Emotional testimony at Sudbury inquest [mining death] – by Carol Mulligan (Sudbury Star – February 23, 2016)

http://www.thesudburystar.com/

The Vale supervisor in charge of the crew on which Stephen Perry was working Jan. 29, 2012, when he was killed at Coleman Mine fought tears as he told a coroner’s inquest about finding the miner slumped in the basket of the machine he was operating underground.

Michael Johnson received a radio call when he was having lunch about noon in a refuge station that Perry, 47, was in “late” status, meaning he hadn’t been heard from by radio for at least two hours.

Johnson left the lunchroom to go to the heading at 36 West at the 4,215-level of Coleman to look for Perry. When he got there, the air motor of the loader Perry was operating was still running and Perry was slouched in a corner of the basket of the machine.
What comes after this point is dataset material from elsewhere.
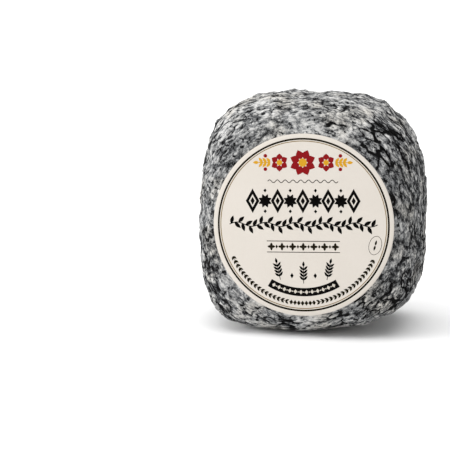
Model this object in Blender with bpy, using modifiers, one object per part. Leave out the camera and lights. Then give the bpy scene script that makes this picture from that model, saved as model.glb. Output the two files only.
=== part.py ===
"""A whole ash-ripened goat's milk robiola, standing on its rounded side, with a round paper label on one face.

Run it in Blender 4.5: blender --background --python part.py
Metres, +Z up. The label faces -Y, and the origin is under the middle of the cheese, on the surface it stands on.
"""

import math

import bmesh
import bpy
from mathutils import Vector, noise

# Size of the cheese: a drum with an almost square outline, lying on its side
CHEESE_WIDTH = 0.0984
CHEESE_HEIGHT = 0.1036
CHEESE_THICKNESS = 0.058

# How square the drum is: 2 is an ellipse, and higher numbers fill the corners
FACE_FLATNESS = 10.0
SIDE_FLATNESS = 2.6
CORNER_TOP_RIGHT = 2.72
CORNER_TOP_LEFT = 3.3
CORNER_LOW_LEFT = 3.8
CORNER_LOW_RIGHT = 5.0

# The underside climbs from the middle towards the right by this slope
UNDERSIDE_CLIMB = 0.18

# The soft cheese has slumped a little, so its labelled face leans back about a line low on that face
FACE_LEAN = math.radians(8)
LEAN_HEIGHT = -0.020

# The paper label, and the shallow dome of cheese that it is pressed onto
LABEL_DIAMETER = 0.079
LABEL_X = -0.0004
LABEL_Z = -0.0010
LABEL_THICKNESS = 0.0004
LABEL_GAP = 0.0003
LABEL_SAG = 0.0010
LABEL_RINGS = 5
LABEL_SIDES = 72
LABEL_BLEND = 0.005

# Relief of the wrinkled rind
UNEVEN_SIZE = 0.030
UNEVEN_HEIGHT = 0.0013
LUMP_SPACING = 0.0085
LUMP_HEIGHT = 0.0026
WANDER_SIZE = 0.0140
WANDER = 0.45

# The soft cheese settles flat on what it stands on
FOOT_DEPTH = 0.0013
FOOT_BLEND = 0.0060

# Edge of one cell of the rind's mesh
CELL = 0.0027

HALF_SIZE = Vector((CHEESE_WIDTH / 2, CHEESE_THICKNESS / 2, CHEESE_HEIGHT / 2))
LABEL_RADIUS = LABEL_DIAMETER / 2
FOOT_LEVEL = -HALF_SIZE.z + FOOT_DEPTH


def clear_scene():
    for old in list(bpy.data.objects):
        bpy.data.objects.remove(old, do_unlink=True)


def new_collection(name):
    collection = bpy.data.collections.new(name)
    bpy.context.scene.collection.children.link(collection)
    return collection


def make_material(name, colour, roughness):
    material = bpy.data.materials.new(name)
    material.use_nodes = True
    shader = material.node_tree.nodes["Principled BSDF"]
    shader.inputs["Base Color"].default_value = (*colour, 1.0)
    shader.inputs["Roughness"].default_value = roughness
    shader.inputs["Metallic"].default_value = 0.0
    material.diffuse_color = (*colour, 1.0)
    return material


def add_object(name, mesh, material, collection):
    part = bpy.data.objects.new(name, mesh)
    part.data.materials.append(material)
    collection.objects.link(part)
    return part


def smooth_step(value):
    value = min(1.0, max(0.0, value))
    return value * value * (3.0 - 2.0 * value)


def corner_power(x, z):
    """Outline power in this direction: each corner of the drum is filled a little differently."""
    right = smooth_step(0.5 + 1.2 * x / math.hypot(x, z)) if x or z else 0.5
    top = smooth_step(0.5 + 1.2 * z / math.hypot(x, z)) if x or z else 0.5
    upper = CORNER_TOP_LEFT + (CORNER_TOP_RIGHT - CORNER_TOP_LEFT) * right
    lower = CORNER_LOW_LEFT + (CORNER_LOW_RIGHT - CORNER_LOW_LEFT) * right
    return lower + (upper - lower) * top


def face_depth(z):
    """Distance from the drum's middle to its leaning front face, at this height."""
    return HALF_SIZE.y - (z - LEAN_HEIGHT) * math.tan(FACE_LEAN)


def half_height(x, z):
    """Distance from the drum's middle up to its top, or down to its underside, which climbs towards the right."""
    climb = UNDERSIDE_CLIMB * max(0.0, x) if z < 0 else 0.0
    return HALF_SIZE.z - climb


def drum_level(point):
    """Below 1 inside the drum, 1 on its surface and above 1 outside."""
    depth = face_depth(point.z) if point.y < 0 else HALF_SIZE.y
    height = half_height(point.x, point.z)
    x, y, z = abs(point.x) / HALF_SIZE.x, abs(point.y) / depth, abs(point.z) / height
    power = corner_power(point.x, point.z)
    radial = (x**power + z**power) ** (1.0 / power)
    return radial**FACE_FLATNESS + y**SIDE_FLATNESS


def onto_drum(point):
    """The point of the drum's surface in the direction of this point, seen from the drum's middle."""
    near, far = 0.2, 2.0
    for _ in range(40):
        middle = (near + far) / 2
        if drum_level(point * middle) < 1.0:
            near = middle
        else:
            far = middle
    return point * near


def label_sag(radius):
    """How far the label's dome falls back from its middle, at this distance from it."""
    return LABEL_SAG * (radius / LABEL_RADIUS) ** 2


def from_label(point):
    """Distance of a point of the front face from the label's centre."""
    return math.hypot(point.x - LABEL_X, (point.z - LABEL_Z) / math.cos(FACE_LEAN))


def clear_of_label(point):
    """0 under the label, rising to 1 on the open rind around it."""
    if point.y > 0:
        return 1.0
    beyond = from_label(point) - LABEL_RADIUS
    return smooth_step(beyond / LABEL_BLEND)


def clear_of_foot(point):
    """0 on the flat that the cheese stands on, rising to 1 up its sides."""
    return smooth_step((point.z - FOOT_LEVEL) / FOOT_BLEND)


def press_under_label(point):
    """The face flattened to the label's dome where the label lies on it."""
    pressed = -face_depth(point.z) + label_sag(from_label(point))
    share = clear_of_label(point)
    return Vector((point.x, pressed + (point.y - pressed) * share, point.z))


def rind_relief(point):
    """Height of the rind over the smooth drum: a broad unevenness, and rounded lumps that meet in creases."""
    uneven = UNEVEN_HEIGHT * noise.noise(point / UNEVEN_SIZE)
    wander = WANDER * noise.noise_vector(point / WANDER_SIZE)
    distances, _ = noise.voronoi(point / LUMP_SPACING + wander)
    return uneven + LUMP_HEIGHT * (0.5 - distances[0])


def gridded_block(size, cell):
    """A box cut into a grid of cells on all six sides."""
    block = bmesh.new()
    bmesh.ops.create_cube(block, size=1.0)
    bmesh.ops.scale(block, vec=size, verts=block.verts)
    for axis in range(3):
        cuts = round(size[axis] / cell) - 1
        along = [e for e in block.edges if abs((e.verts[0].co - e.verts[1].co)[axis]) > cell * 1.5]
        bmesh.ops.subdivide_edges(block, edges=along, cuts=cuts, use_grid_fill=True)
    return block


def build_cheese(material, collection):
    """The cheese: a gridded block drawn in onto the drum, flattened under the label, wrinkled and set on its foot."""
    block = gridded_block(HALF_SIZE * 2, CELL)
    for vert in block.verts:
        vert.co = press_under_label(onto_drum(vert.co))
    block.normal_update()
    normals = [vert.normal.copy() for vert in block.verts]
    for vert, normal in zip(block.verts, normals):
        share = clear_of_label(vert.co) * clear_of_foot(vert.co)
        vert.co += normal * rind_relief(vert.co) * share
        vert.co.z = max(vert.co.z, FOOT_LEVEL)
    mesh = bpy.data.meshes.new("cheese")
    block.to_mesh(mesh)
    block.free()
    mesh.shade_smooth()
    cheese = add_object("cheese", mesh, material, collection)
    facets = cheese.modifiers.new("facets", "TRIANGULATE")
    facets.quad_method = "SHORTEST_DIAGONAL"
    return cheese


def build_label(material, collection):
    """The label: a shallow domed sheet turned round the Y axis, given the paper's thickness, then leaned back."""
    profile = bpy.data.meshes.new("label")
    radii = [LABEL_RADIUS * i / LABEL_RINGS for i in range(LABEL_RINGS + 1)]
    points = [(r, label_sag(r), 0.0) for r in radii]
    profile.from_pydata(points, [(i, i + 1) for i in range(LABEL_RINGS)], [])
    label = add_object("label", profile, material, collection)

    turned = label.modifiers.new("turned", "SCREW")
    turned.axis = "Y"
    turned.angle = math.tau
    turned.steps = LABEL_SIDES
    turned.render_steps = LABEL_SIDES
    turned.use_merge_vertices = True
    turned.merge_threshold = 0.00001
    turned.use_normal_calculate = True
    turned.use_smooth_shade = False

    paper = label.modifiers.new("paper", "SOLIDIFY")
    paper.thickness = LABEL_THICKNESS
    paper.offset = 1.0

    label.rotation_euler.x = -FACE_LEAN
    label.location = (LABEL_X, -face_depth(LABEL_Z) - LABEL_GAP, LABEL_Z)
    return label


def stand_on_floor(parts):
    """Moves the parts so that the whole stands on Z = 0, with its box centred on X and Y."""
    bpy.context.view_layer.update()
    graph = bpy.context.evaluated_depsgraph_get()
    corners = []
    for part in parts:
        shown = part.evaluated_get(graph)
        corners += [shown.matrix_world @ Vector(corner) for corner in shown.bound_box]
    low = Vector([min(c[i] for c in corners) for i in range(3)])
    high = Vector([max(c[i] for c in corners) for i in range(3)])
    shift = Vector((-(low.x + high.x) / 2, -(low.y + high.y) / 2, -low.z))
    for part in parts:
        part.location += shift


def main():
    clear_scene()
    robiola = new_collection("robiola")
    rind = make_material("ash_rind", (0.21, 0.215, 0.23), 0.9)
    paper = make_material("label_paper", (0.80, 0.76, 0.68), 0.6)
    cheese = build_cheese(rind, robiola)
    label = build_label(paper, robiola)
    stand_on_floor([cheese, label])


main()
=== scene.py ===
import math

import bmesh
import bpy
from mathutils import Matrix, Vector, noise


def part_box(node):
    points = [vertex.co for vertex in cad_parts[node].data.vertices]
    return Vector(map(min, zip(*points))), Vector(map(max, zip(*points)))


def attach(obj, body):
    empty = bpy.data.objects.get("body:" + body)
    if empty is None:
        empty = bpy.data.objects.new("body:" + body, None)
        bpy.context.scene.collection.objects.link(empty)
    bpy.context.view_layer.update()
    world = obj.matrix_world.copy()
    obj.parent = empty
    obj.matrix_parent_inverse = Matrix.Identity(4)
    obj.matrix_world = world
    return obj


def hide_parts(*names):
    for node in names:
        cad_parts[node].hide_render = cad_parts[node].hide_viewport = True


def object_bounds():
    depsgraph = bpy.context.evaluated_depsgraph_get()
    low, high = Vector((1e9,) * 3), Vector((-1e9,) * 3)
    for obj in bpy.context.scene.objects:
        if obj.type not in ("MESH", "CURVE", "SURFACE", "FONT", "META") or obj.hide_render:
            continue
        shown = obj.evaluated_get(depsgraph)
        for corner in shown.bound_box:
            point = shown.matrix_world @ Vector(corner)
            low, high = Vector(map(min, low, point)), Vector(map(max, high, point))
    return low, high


# Looks of a whole ash-ripened robiola: wrinkled rind, round paper label, white studio.
# Metres, +Z up, the label faces -Y.

mm = 0.001

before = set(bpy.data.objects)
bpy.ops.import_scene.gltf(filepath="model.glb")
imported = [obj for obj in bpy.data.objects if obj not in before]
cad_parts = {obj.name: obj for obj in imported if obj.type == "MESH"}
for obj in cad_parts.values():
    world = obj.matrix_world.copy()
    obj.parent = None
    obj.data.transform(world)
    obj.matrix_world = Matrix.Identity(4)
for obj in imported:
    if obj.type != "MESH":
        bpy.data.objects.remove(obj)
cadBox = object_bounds()
cheeseLow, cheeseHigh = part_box("cheese")
labelLow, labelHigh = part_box("label")
cheeseMiddle = (cheeseLow + cheeseHigh) / 2
labelMiddle = (labelLow + labelHigh) / 2
labelRadius = (labelHigh.x - labelLow.x) / 2


# the label's own axes, read from its solid: where its front lies, how far it leans and how deep it is domed

labelAxes = {
    "strip": 1.8 * mm, "slice": 1 * mm,  # points are read this near to its middle line, and to its ends
    "turn": 2.2,  # degrees by which it was stuck on turned
}
labelPoints = [vertex.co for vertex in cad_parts["label"].data.vertices]


def frontOfLabel(low, high):
    strip = [p for p in labelPoints if abs(p.x - labelMiddle.x) < labelAxes["strip"]]
    return min((p for p in strip if low <= p.z <= high), key=lambda p: p.y)


labelFront = frontOfLabel(labelMiddle.z - labelAxes["slice"], labelMiddle.z + labelAxes["slice"])
labelFoot = frontOfLabel(labelLow.z, labelLow.z + labelAxes["slice"])
labelHead = frontOfLabel(labelHigh.z - labelAxes["slice"], labelHigh.z)
labelSlope = (labelHead - labelFoot).normalized()
labelOut = Vector((1, 0, 0)).cross(labelSlope)
labelDome = labelOut.dot(labelFront - (labelHead + labelFoot) / 2)
labelTurn = Matrix.Rotation(math.radians(labelAxes["turn"]), 3, labelOut)
labelUp = labelTurn @ labelSlope
labelRight = labelTurn @ Vector((1, 0, 0))
print("label: radius %.1f mm, leans back %.1f degrees, domed %.2f mm" % (
    labelRadius / mm, math.degrees(math.asin(labelSlope.y)), labelDome / mm))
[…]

Johnson said he shook Perry and got no response, so he called workers from two other areas of the mine to assist him. He noted that muck, a mixture of broken rock and water, was piled in front of the basket in which Perry was working. Perry was loading explosives into drilled holes in the face or wall of an ore body, which was to be blasted to break up ore and rock.

Johnson broke down when he told the inquest he proceeded to move the basket of the machine away from the face, and that both crews helped him get Perry out of the basket.

There was no muck in the basket, so Johnson had been able to pull Perry up, although when he checked his pulse, he couldn’t find one.

He and the men from the two crews got Perry out of the basket and onto a stretcher, and loading the unresponsive man into the back seat of a Toyota vehicle similar to a Jeep.

The inquest heard from earlier witnesses that it took less than 10 minutes to drive Perry from the 4,215-level to surface. Witnesses said there wasn’t enough room in the back seat of the Toyota to perform cardiopulmonary resuscitation on Perry and that it was too bumpy in the back of the vehicle to do so anway. But Perry had not shown any signs of life when he was placed in the vehicle.

Eight witnesses testified at the first day of the mandatory coroner’s inquest into the death of Perry, a development miner with 16 years’ experience who was described by colleagues as a skilled miner with a good work ethic who wasn’t afraid to speak up if he saw something wrong.